Your objective: Locate the lines where "three" occurs and copy them as they stand.

Data shown:
#####
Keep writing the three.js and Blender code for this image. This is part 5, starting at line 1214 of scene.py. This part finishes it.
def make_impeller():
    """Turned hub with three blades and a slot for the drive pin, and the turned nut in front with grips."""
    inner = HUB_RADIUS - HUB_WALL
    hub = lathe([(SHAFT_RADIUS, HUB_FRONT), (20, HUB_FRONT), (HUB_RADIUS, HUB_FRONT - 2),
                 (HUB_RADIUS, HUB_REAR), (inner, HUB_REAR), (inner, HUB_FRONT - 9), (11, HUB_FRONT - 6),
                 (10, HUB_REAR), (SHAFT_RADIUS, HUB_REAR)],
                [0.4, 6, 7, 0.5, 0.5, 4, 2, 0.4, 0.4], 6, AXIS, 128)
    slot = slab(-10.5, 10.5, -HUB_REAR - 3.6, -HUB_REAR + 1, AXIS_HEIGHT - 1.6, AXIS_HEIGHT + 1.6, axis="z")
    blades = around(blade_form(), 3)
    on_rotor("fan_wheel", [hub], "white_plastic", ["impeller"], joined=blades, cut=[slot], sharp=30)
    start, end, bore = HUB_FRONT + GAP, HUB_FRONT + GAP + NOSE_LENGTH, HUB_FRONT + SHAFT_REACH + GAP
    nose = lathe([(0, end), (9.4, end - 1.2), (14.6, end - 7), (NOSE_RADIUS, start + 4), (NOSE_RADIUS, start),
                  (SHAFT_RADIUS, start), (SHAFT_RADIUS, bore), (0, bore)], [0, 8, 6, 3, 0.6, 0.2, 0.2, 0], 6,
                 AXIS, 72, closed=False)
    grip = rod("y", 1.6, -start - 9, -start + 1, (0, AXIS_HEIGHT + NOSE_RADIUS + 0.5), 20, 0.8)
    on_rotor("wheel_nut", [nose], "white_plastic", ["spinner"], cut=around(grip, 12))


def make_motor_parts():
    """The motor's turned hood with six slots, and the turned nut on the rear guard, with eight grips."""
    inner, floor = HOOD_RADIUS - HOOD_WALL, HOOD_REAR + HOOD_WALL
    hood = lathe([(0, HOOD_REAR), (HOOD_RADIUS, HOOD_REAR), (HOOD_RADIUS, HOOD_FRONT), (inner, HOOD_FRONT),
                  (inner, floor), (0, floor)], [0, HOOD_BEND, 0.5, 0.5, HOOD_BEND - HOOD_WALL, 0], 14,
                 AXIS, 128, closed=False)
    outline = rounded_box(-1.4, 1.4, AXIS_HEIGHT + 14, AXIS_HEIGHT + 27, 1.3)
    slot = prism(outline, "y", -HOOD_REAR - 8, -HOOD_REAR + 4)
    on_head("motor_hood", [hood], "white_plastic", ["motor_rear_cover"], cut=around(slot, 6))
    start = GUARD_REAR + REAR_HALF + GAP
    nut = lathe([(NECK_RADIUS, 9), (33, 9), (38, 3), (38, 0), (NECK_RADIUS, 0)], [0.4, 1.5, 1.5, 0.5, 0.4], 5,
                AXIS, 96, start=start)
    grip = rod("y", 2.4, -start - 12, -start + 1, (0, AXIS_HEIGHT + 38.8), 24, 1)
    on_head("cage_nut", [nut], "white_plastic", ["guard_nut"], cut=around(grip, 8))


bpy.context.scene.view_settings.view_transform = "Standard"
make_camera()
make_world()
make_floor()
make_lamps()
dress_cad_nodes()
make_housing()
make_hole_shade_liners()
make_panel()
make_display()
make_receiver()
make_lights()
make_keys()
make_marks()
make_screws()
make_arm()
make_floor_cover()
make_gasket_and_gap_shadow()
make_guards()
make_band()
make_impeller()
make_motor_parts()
#####
The completed task:
Keep writing the three.js and Blender code for this image. This is part 5, starting at line 1214 of scene.py. This part finishes it.
    """Turned hub with three blades and a slot for the drive pin, and the turned nut in front with grips."""